Once we hit the Kahiltna, it was a night of postholing and dead ends. It took several attempts, but eventually we found our way through a maze of crevasses and across the glacier. At 4 a.m., as the east face of Foraker was bathed in the alpenglow of another day, we arrived at the airstrip on the southwest fork of the Kahiltna.

Perhaps doing a big alpine route is all about dealing with a steady diet of problems with nothing more than reason, determination and a bit of duct tape, but that is not how I remember the experience. My journal reminds me of fatigue, mood swings dependent predominately on the prevailing weather, problems with gear and a concern with the lack of food. But my memory is of the climbing, the situation and my partner. So many pitches, for most of which there is no record; lovely answers to a constant stream of questions.
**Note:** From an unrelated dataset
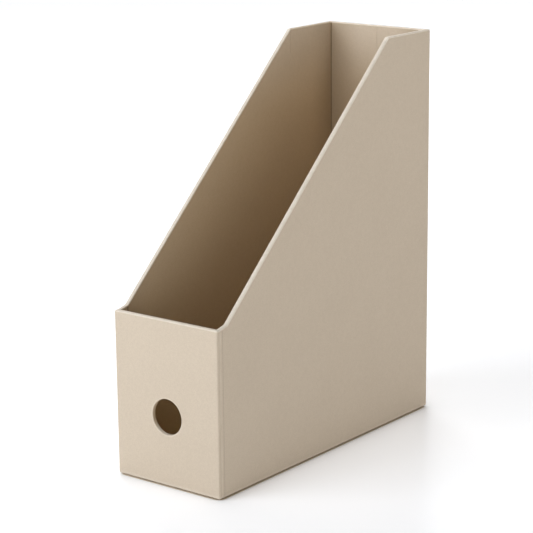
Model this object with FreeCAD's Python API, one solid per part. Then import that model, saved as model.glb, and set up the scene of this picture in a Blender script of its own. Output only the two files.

All in a remote setting, a spectacular place, a place where our heroes have climbed. And yet, all of this would ring hollow if not for the partnership: that relationship between two individuals, committed and pulling hard for a shared goal, and what they, through the synergy of their mutual desire, can pull off.

Summary of Statistics Area: Alaska Range, Alaska

New Route: The South Face (Alaska Grade 6, 9,400') of Mount Foraker (17,400'), June 4-20, Steve Larson, Joe TerraVecchia Steve Larson, 43, a self-employed custom builder and woodworker, began his alpine career in 1976 in the Canadian Rockies. He had led his first 5.9 at his home crag that summer and had done a couple of pitches of aid, so it seemed reasonable to expect to give the North Face of North Twin a go. He settled for the North Face of Athabasca instead and has been learning from his mistakes ever since. He lives in Eaton Center, NH, with his wife, Tricia, and his two children, Brita, 10, and Michael, 8.